È dicembre 2019 quando, dopo un iter complicato e varie peripezie, la proposta di legge sulla lite temeraria contro i giornalisti, presentata dal senatore del Movimento cinque stelle Primo Di Nicola (nella foto), viene approvata in Commissione Giustizia al Senato. Da allora è calato il gelo: ci si aspettava una calendarizzazione immediata del provvedimento, cosa che non è ancora avvenuta. Ma cosa prevede la proposta di legge?
Un testo tutt’altro che sterminato, anzi piuttosto semplice e snello come dovrebbe essere una norma efficiente, in cui viene affrontato il tema delle cosiddette “liti temerarie”. Contrariamente a quanto ci ha abituato la politica nostrana, il documento si fonda su un solo articolo che interviene sul codice di procedura civile per limitare l’azione civile risarcitoria contro i giornalisti. La norma stabilisce, infatti, qualora risulti “la mala fede o la colpa grave di chi agisce in sede di giudizio civile per risarcimento del danno”, che il giudice, “con la sentenza che rigetta la domanda”, condanni l’attore, oltre che alle spese, “al pagamento a favore del richiedente di una somma, determinata in via equitativa, non inferiore alla metà della somma oggetto della domanda risarcitoria”.
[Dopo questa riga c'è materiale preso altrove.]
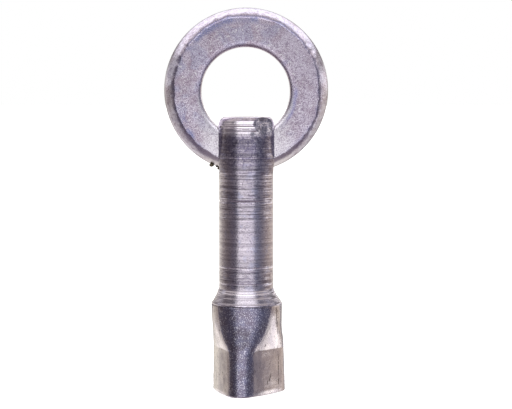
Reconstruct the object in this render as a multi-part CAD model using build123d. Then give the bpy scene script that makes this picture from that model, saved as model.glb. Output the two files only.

Per farla breve, se una persona chiede 100mila euro perché si è sentito diffamato ma il giudice gli dà torto, rischia di dover pagare la metà della richiesta risarcitoria al giornalista. Una questione tanto antica – ma non altrettanto nota – per la quale qualcuno potrebbe pensare che si tratti di una vicenda di poco conto. Ma non è affatto così. Parliamo, infatti, di un tema spinoso di cui se ne occupa da tempo l’associazione “Ossigeno per l’informazione” con in prima linea il segretario Giuseppe Mennella che chiedeva di approvare “il disegno di legge di Di Nicola” magari “ampliandone la portata dall’ambito civile a quello penale”, considerando che addirittura la Cedu ha aspramente criticato la detenzione dei giornalisti.